The 30 % Drain Nobody Mentions at Coffee Row

Seventy-three percent of leaders admit burnout; 43 % confess they have missed growth opportunities. Yet the calendar keeps filling with low-value chores—chasing receipts, formatting PDFs, reconciling the petty-cash envelope. Gen Z leaders suffer most (33 % of time lost), but no cohort escapes. Remote, hybrid, on-site—pick your cubicle, the leakage is identical.

“Non-core responsibilities now make up a substantial part of many leaders’ workweeks…affecting their ability to have meaningful impacts on business outcomes.”

The sentiment is American, but the arithmetic is universal. Translate 77 days into Canadian winters and you get 1.5 skating seasons gone, poof.

Delegation Is Not Laziness—It Is Confederation Thinking

Sir John A. Macdonald did not lay track with his own hands; he persuaded provinces to share the load. Likewise, the modern freelancer must federate tasks. Hire the copy-editor, automate the invoice, guard the deep-work hours as jealously as Ontario guards its maple syrup grade standards. On the other hand, relinquishing control feels risky when the bank account fluctuates like a Prairie thermometer. The workaround? Delegate only what is (a) repetitive, (b) low-judgment, and (c) measurable. Invoicing checks every box.
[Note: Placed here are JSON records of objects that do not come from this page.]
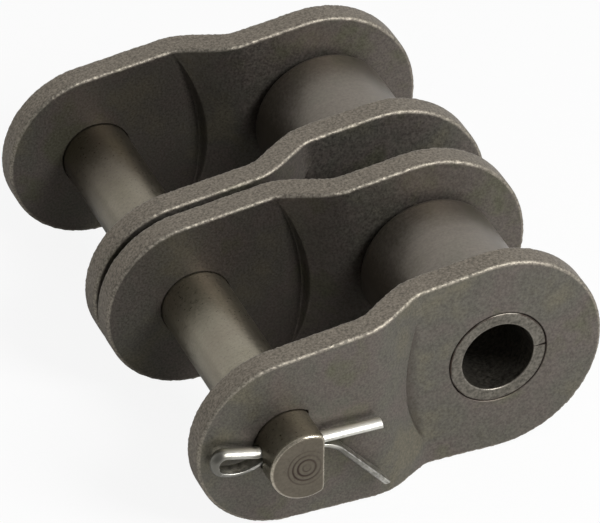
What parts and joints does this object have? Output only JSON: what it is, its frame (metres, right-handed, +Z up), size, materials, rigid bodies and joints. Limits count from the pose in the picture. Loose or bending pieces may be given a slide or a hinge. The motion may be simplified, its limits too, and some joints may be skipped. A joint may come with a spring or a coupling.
{
  "type": "offset chain link",
  "caption": "Cranked double-strand roller chain link that joins an odd number of pitches, with rollers on bushes, one long pin and a split pin.",
  "frame": {"origin": "on the surface the link rests on, under the middle of its overall box", "axes": "+X along the chain from the pin to the bushes, +Y along the pin from its flatted front end to its head, +Z up"},
  "size_m": [0.0358, 0.05, 0.0181],
  "materials": {
    "side_plates": "heat-treated dark grey steel with a fine oiled grain and sheared edges",
    "bushes": "curled case-hardened steel with a seam",
    "rollers": "satin case-hardened steel",
    "link_pin": "ground and oiled steel",
    "split_pin": "bright zinc-plated wire"
  },
  "bodies": {
    "front_strand": {"front_outer_plate": "side_plates", "front_middle_plate": "side_plates", "front_bush": "bushes", "link_pin": "link_pin", "split_pin": "split_pin"},
    "rear_strand": {"rear_middle_plate": "side_plates", "rear_outer_plate": "side_plates", "rear_bush": "bushes"},
    "front_roller": {"front_roller": "rollers"},
    "rear_roller": {"rear_roller": "rollers"}
  },
  "joints": [
    {"name": "rear_strand_swing", "type": "hinge", "parent": "front_strand", "child": "rear_strand", "pos_m": [-0.01015, 0.00112, 0.00775], "axis": [0, 1, 0], "continuous": true},
    {"name": "front_roller_spin", "type": "hinge", "parent": "front_strand", "child": "front_roller", "pos_m": [0.00886, -0.01026, 0.00904], "axis": [0, 1, 0], "continuous": true},
    {"name": "rear_roller_spin", "type": "hinge", "parent": "rear_strand", "child": "rear_roller", "pos_m": [0.00886, 0.01252, 0.00904], "axis": [0, 1, 0], "continuous": true}
  ]
}
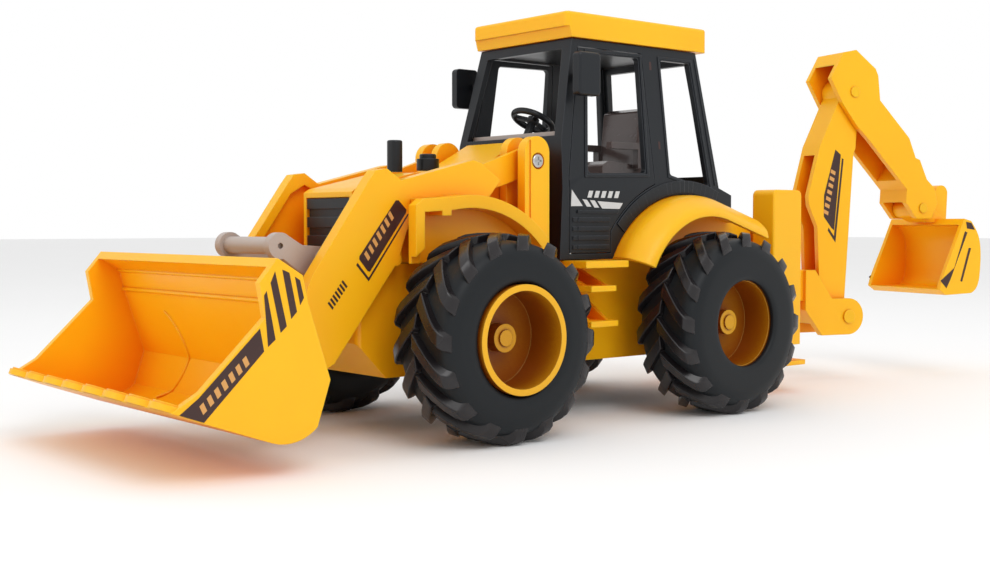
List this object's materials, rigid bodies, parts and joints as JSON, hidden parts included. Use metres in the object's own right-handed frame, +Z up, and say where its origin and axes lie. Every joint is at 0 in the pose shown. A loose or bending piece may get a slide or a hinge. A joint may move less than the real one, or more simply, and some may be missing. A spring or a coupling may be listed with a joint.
{
  "type": "toy backhoe loader",
  "caption": "Yellow friction-drive toy backhoe loader with a lifting and tilting front bucket, opening cab doors and a slewing rear digging arm.",
  "frame": {"origin": "on the ground under the middle of the overall length and width", "axes": "+Z up; -Y is the front, where the loader bucket is; +Y is the rear, where the digging arm is; +X is the machine's own left side"},
  "size_m": [0.1232, 0.4142, 0.1454],
  "materials": {
    "yellow_plastic": "semi-gloss injection-moulded chrome-yellow plastic",
    "yellow_rim": "satin moulded yellow plastic",
    "tyre_rubber": "soft black rubber, satin sidewall, shiny tread",
    "black_plastic": "satin charcoal-black moulded plastic",
    "grey_plastic": "warm grey moulded plastic",
    "smoke_plastic": "smoky brown-grey moulded plastic",
    "bright_steel": "plain bright steel",
    "gear_nylon": "natural nylon",
    "flywheel_metal": "pressed steel disc"
  },
  "bodies": {
    "vehicle": {"chassis_tub": "yellow_plastic", "chassis_cover": "black_plastic", "chassis_screws": "bright_steel", "motor_case": "yellow_plastic", "front_body": "yellow_plastic", "grille": "black_plastic", "exhaust_stack": "black_plastic", "air_precleaner": "black_plastic", "front_fender_left": "yellow_plastic", "front_fender_right": "yellow_plastic", "rear_fender_left": "yellow_plastic", "rear_fender_right": "yellow_plastic", "side_step_left": "yellow_plastic", "side_step_right": "yellow_plastic", "loader_tower_left": "yellow_plastic", "loader_tower_right": "yellow_plastic", "pivot_screws": "bright_steel", "rear_body": "yellow_plastic", "stabiliser_left": "yellow_plastic", "stabiliser_right": "yellow_plastic", "rear_frame": "yellow_plastic", "kingpost": "bright_steel", "cab_frame": "black_plastic", "cab_roof": "yellow_plastic", "cab_interior": "grey_plastic", "seat": "smoke_plastic", "steering_wheel": "black_plastic", "door_pins": "bright_steel"},
    "front_wheels": {"front_axle": "bright_steel", "front_tyre_left": "tyre_rubber", "front_tyre_right": "tyre_rubber", "front_rim_left": "yellow_rim", "front_rim_right": "yellow_rim"},
    "rear_wheels": {"rear_axle": "bright_steel", "rear_tyre_left": "tyre_rubber", "rear_tyre_right": "tyre_rubber", "rear_rim_left": "yellow_rim", "rear_rim_right": "yellow_rim", "axle_gear": "gear_nylon"},
    "middle_gear": {"middle_gear": "gear_nylon"},
    "flywheel": {"flywheel": "flywheel_metal", "flywheel_pinion": "gear_nylon"},
    "loader_arms": {"loader_arm_left": "yellow_plastic", "loader_arm_right": "yellow_plastic", "loader_cross_tube": "yellow_plastic", "bucket_pivot_rod": "bright_steel", "lever_pivot_rod": "bright_steel"},
    "loader_bucket": {"loader_bucket": "yellow_plastic"},
    "tilt_lever": {"tilt_lever": "grey_plastic"},
    "door_left": {"door_left": "black_plastic", "wing_mirror_left": "black_plastic"},
    "door_right": {"door_right": "black_plastic", "wing_mirror_right": "black_plastic"},
    "swing_casting": {"swing_casting": "yellow_plastic", "boom_foot_pin": "bright_steel"},
    "boom": {"boom": "yellow_plastic"},
    "dipper": {"dipper": "yellow_plastic", "dipper_pin": "bright_steel", "bucket_pin": "bright_steel"},
    "backhoe_bucket": {"backhoe_bucket": "yellow_plastic"}
  },
  "joints": [
    {"name": "front_wheels_spin", "type": "hinge", "parent": "vehicle", "child": "front_wheels", "pos_m": [0, -0.08907, 0.033], "axis": [1, 0, 0], "continuous": true},
    {"name": "rear_wheels_spin", "type": "hinge", "parent": "vehicle", "child": "rear_wheels", "pos_m": [0, 0.01753, 0.033], "axis": [1, 0, 0], "continuous": true},
    {"name": "middle_gear_spin", "type": "hinge", "parent": "vehicle", "child": "middle_gear", "pos_m": [0, 0.00575, 0.0398], "axis": [1, 0, 0], "continuous": true},
    {"name": "flywheel_spin", "type": "hinge", "parent": "vehicle", "child": "flywheel", "pos_m": [0, -0.00785, 0.0398], "axis": [1, 0, 0], "continuous": true},
    {"name": "loader_lift", "type": "hinge", "parent": "vehicle", "child": "loader_arms", "pos_m": [0, -0.05667, 0.09], "axis": [-1, 0, 0], "range_deg": [-4, 42]},
    {"name": "bucket_tilt", "type": "hinge", "parent": "loader_arms", "child": "loader_bucket", "pos_m": [0, -0.14907, 0.027], "axis": [1, 0, 0], "range_deg": [-18, 35]},
    {"name": "lever_tilt", "type": "hinge", "parent": "loader_arms", "child": "tilt_lever", "pos_m": [0, -0.13307, 0.0575], "axis": [1, 0, 0], "range_deg": [-16, 29]},
    {"name": "door_left_open", "type": "hinge", "parent": "vehicle", "child": "door_left", "pos_m": [0.0289, -0.03997, 0.07], "axis": [0, 0, -1], "range_deg": [0, 62]},
    {"name": "door_right_open", "type": "hinge", "parent": "vehicle", "child": "door_right", "pos_m": [-0.0289, -0.03997, 0.07], "axis": [0, 0, 1], "range_deg": [0, 62]},
    {"name": "backhoe_slew", "type": "hinge", "parent": "vehicle", "child": "swing_casting", "pos_m": [0, 0.10793, 0.042], "axis": [0, 0, 1], "range_deg": [-24, 56]},
    {"name": "boom_lift", "type": "hinge", "parent": "swing_casting", "child": "boom", "pos_m": [0.00943, 0.14081, 0.028], "axis": [0.9613, -0.2756, 0], "range_deg": [-35, 10]},
    {"name": "dipper_swing", "type": "hinge", "parent": "boom", "child": "dipper", "pos_m": [0.0102, 0.1435, 0.127], "axis": [0.9613, -0.2756, 0], "range_deg": [-10, 40]},
    {"name": "digger_curl", "type": "hinge", "parent": "dipper", "child": "backhoe_bucket", "pos_m": [0.02095, 0.18099, 0.076], "axis": [0.9613, -0.2756, 0], "range_deg": [-35, 4]}
  ],
  "couplings": [
    {"joint": "middle_gear_spin", "follows": "rear_wheels_spin", "ratio": -2.4},
    {"joint": "flywheel_spin", "follows": "rear_wheels_spin", "ratio": 5.76},
    {"joint": "lever_tilt", "follows": "bucket_tilt", "ratio": 0.8}
  ]
}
Why Natural-Language Invoicing Beats the Spreadsheet Crutch

Typing “Send a 50 % deposit request to the Toronto client for March branding workshop, due NET 15, HST included” and watching a polished PDF appear is not sorcery; it is simply speech-to-text married to ledger logic. The time savings are immediate: no font fiddling, no arithmetic typos, no hunt for the elusive PO number. More importantly, the cognitive load drops. You reclaim not minutes but mental bandwidth—the very ingredient required for strategy, upskilling, or a restorative walk along the Rideau.

Invoice Gini performs exactly that trick. You speak; it builds, tracks, and nudges. No payroll department, no QuickBooks black belt required.

A Three-Step Ritual to Buy Back Your Winter

  1. Audit one week ruthlessly. Log every 15-minute block that is not client-facing or high-skill. Highlight anything beige.
  2. Pick the single beige item that repeats. Invoicing is usually the low-hanging sugar maple.
  3. Automate with intent. Set up a natural-language tool once; test on a live invoice; schedule quarterly reviews to keep the system honest.

Do this and you claw back roughly six hours a month—half a day that can be redirected toward prospecting, certification, or simply breathing.

Historical Footnote: The Paper Pushers of 1926 Would Weep

A century ago, stenographers typed invoices on carbon paper, mailed them by rail, and waited weeks for cheques cleared through chartered banks. The process devoured whole seasons. Today we complain about three clicks. Perspective matters; gratitude speeds adoption.

Bottom Line

Seventy-seven workdays are not a statistic; they are a silent tuition fee levied on stubborn self-reliance. Natural-language invoicing will not solve every overreach, but it is the fastest, cheapest province to federate. Sir John A. would approve—perhaps over a double-double.